Power turns into capital
Where did China's private sector get the initial capital to embark on its capitalist exploitation of Chinese labour? No doubt foreign capitalists funded a section of them. But ample anecdotal evidence shows that a significant section was in fact looted public assets resurfaced, after a quick trip overseas, as "foreign investment" in China.
This helps to explain the breathtaking disparity in China. According to Sun, 1.5 million families in China own 70% of the country's wealth. He added that from having 500 millionaires in 1993, China's millionaire count jumped to 1 million in 1995, and more than 5 million in 1999, with more than 1000 of the 1999 batch in possession of net worth exceeding 100 million yuan.

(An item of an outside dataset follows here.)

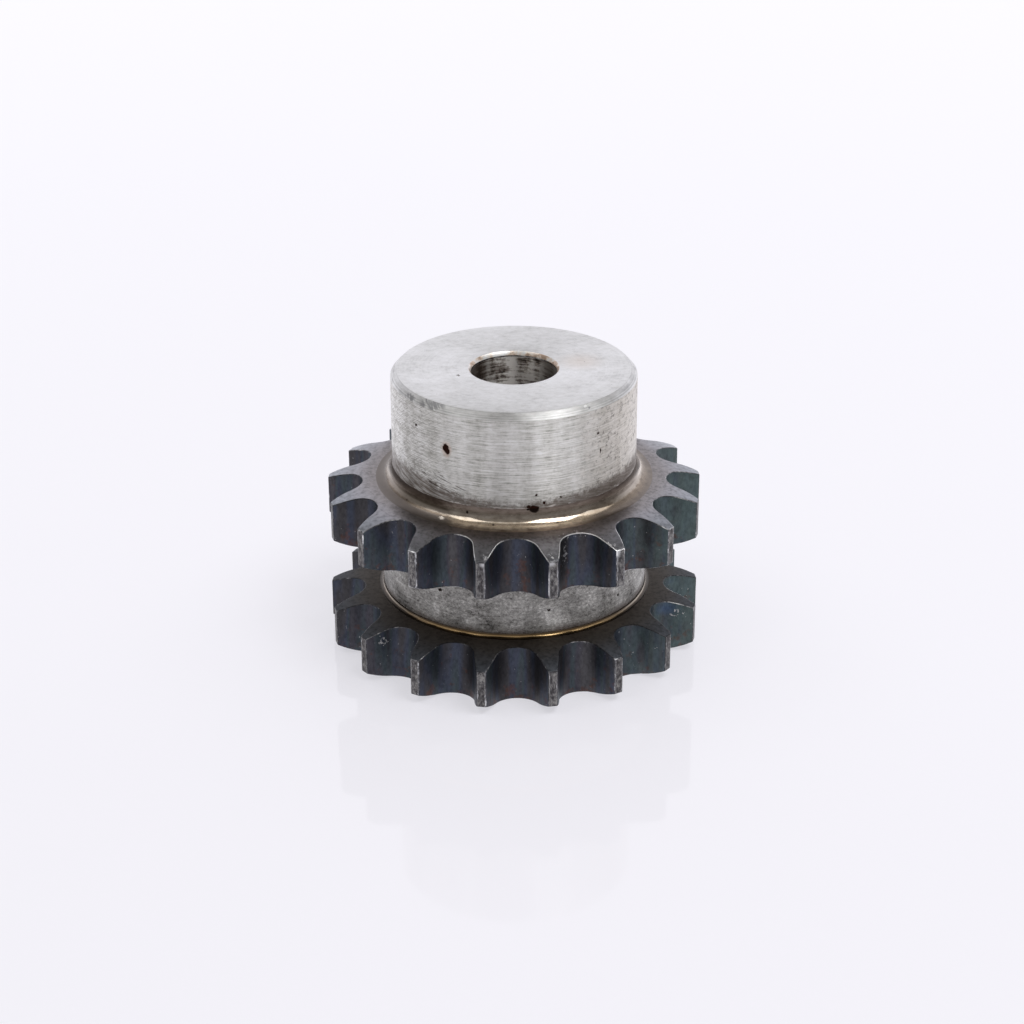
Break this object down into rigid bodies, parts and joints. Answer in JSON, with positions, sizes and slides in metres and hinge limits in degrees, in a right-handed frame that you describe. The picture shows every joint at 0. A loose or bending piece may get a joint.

Sun further quoted a 1999 survey by the statistics bureau revealing that 8.6% of China's richest families own 60.4% of the country's financial assets (including bank deposits, bonds, shares and cash), with the top 1.3% of families owning 31.43% of such assets. This leaves the poorest 43.7% of families (those owning 5000 yuan or less) holding less than 3% of such assets. Sun considers this super-rich layer as constituting a new bourgeois class.
Do China's workers and peasants also become better off as the country's fledgling capitalists do? The Gini coefficient, an international measure gauging social inequality, provides some clues. A zero Gini ratio reflects absolute equality while 1 indicates absolute inequality.
From 0.16 in 1979, China's Gini ratio has increased to 0.389 in 1995, 0.417 in 2000 and 0.45 in 2001, according to Sun's report. Prominent left Chinese intellectuals share the consensus that the country's ratio has already reached 0.5. The world's average Gini ratio is 0.4: 0.42 for the US, 0.49 for Latin America and 0.28 for Japan.
According to UN figures, China's poorest 20% only accounts for 4.7% of the country's gross income and gross consumption, with the richest 20% accounting for more than 50% of both income and consumption.